Chairman Nooruddin due back at club as rift deepens

Yorkshire Evening Post 24/5/14
by Phil Hay
Salem Patel, the Leeds United board member and Gulf Finance House’s head of investment management, said this week that he had no immediate plans to return to Elland Road with top-level relationships at the club becoming bitter and fractious.
But Salah Nooruddin, United’s absent chairman, plans to travel to Yorkshire in two weeks’ time and step into the conflict which is rapidly developing between owner Massimo Cellino and minority shareholder GFH.
The Bahraini bank’s spell as owner of Leeds is under scrutiny again with Cellino’s camp claiming to have uncovered irregularities in United’s finances and paperwork in the weeks since the Italian bought a 75 per cent stake in the club.
Last Sunday, David Haigh –the club’s former managing director – was arrested in Dubai, accused of “embezzlement, swindling and breach of trust” by GFH, the bank he worked for as recently as February.
The 36-year-old has been in custody all week and with a public holiday falling in Dubai tomorrow, he is not expected to be released until Monday at the earliest.
GFH has not commented on the details of the allegations against him but they are thought to relate to the bank’s 14-month reign as owner of Leeds and the recent sale of the club to Cellino.
Cellino’s takeover of Leeds was completed without any due diligence but his advisors have closely examined United’s books in the past month-and-a-half and are understood have raised concerns about back-dated contracts given to certain staff and large invoices submitted in GFH’s name.
One report yesterday also claimed that Cellino believes the club’s income was misrepresented ahead of his takeover.
Sources close to Leeds think the Italian businessman is positioning himself to renegotiate the price of a buy-out which committed him to payment of £35m.
Cellino paid GFH £11m for the club and took on short-term debt of £10.5m. That debt is to be paid back in instalments – £2m by December 2015, another £2million by December 2016 and the remaining £6.5m by December 2017.

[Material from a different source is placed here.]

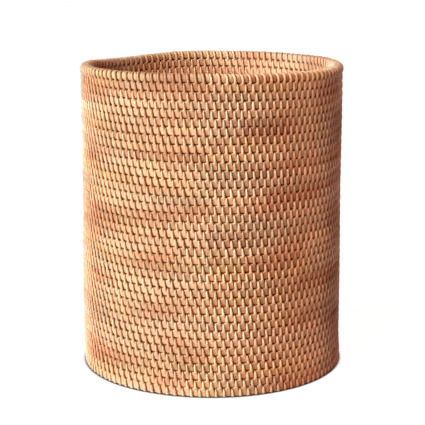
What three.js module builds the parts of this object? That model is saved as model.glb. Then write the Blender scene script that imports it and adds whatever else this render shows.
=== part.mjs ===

He also agreed to shoulder £13.5m of long-term debt, though repayment of it will only become due if and when Leeds win promotion to the Premier League. Since acquiring United, however, Cellino has grown increasingly angry about the financial state of a club who are losing more than £1m a month.
His response so far has included the temporary closure of Thorp Arch training ground and a redundancy scheme at Elland Road. Certain senior staff have already been sidelined. Secretary Alison Royston is suspended pending an internal investigation, though the reason for her suspension has not been made public. Luke Dowling – selected as chief scout by manager Brian McDermott – worked closely with Cellino immediately after his takeover but is no longer part of Cellino’s inner circle.
Nooruddin, the Bahraini businessman who holds shares in United and GFH, has been absent from Elland Road since Christmas, despite sitting as the club’s chairman, but he told the YEP that he would continue in his role and was planning to come to Leeds next month.
“I’m coming over in two weeks’ time,” he said. “This is a transitional period and Mr Cellino is very much hands on now but under the share purchase agreement, certain matters will still be referred to the board.”
Nooruddin refused to comment on Haigh’s arrest, saying it was “for GFH to speak about.”
He and Patel remain on a six-man board at Leeds, alongside Cellino, his two sons Edoardo and Ercole and Cellino’s American advisor, Daniel Arty.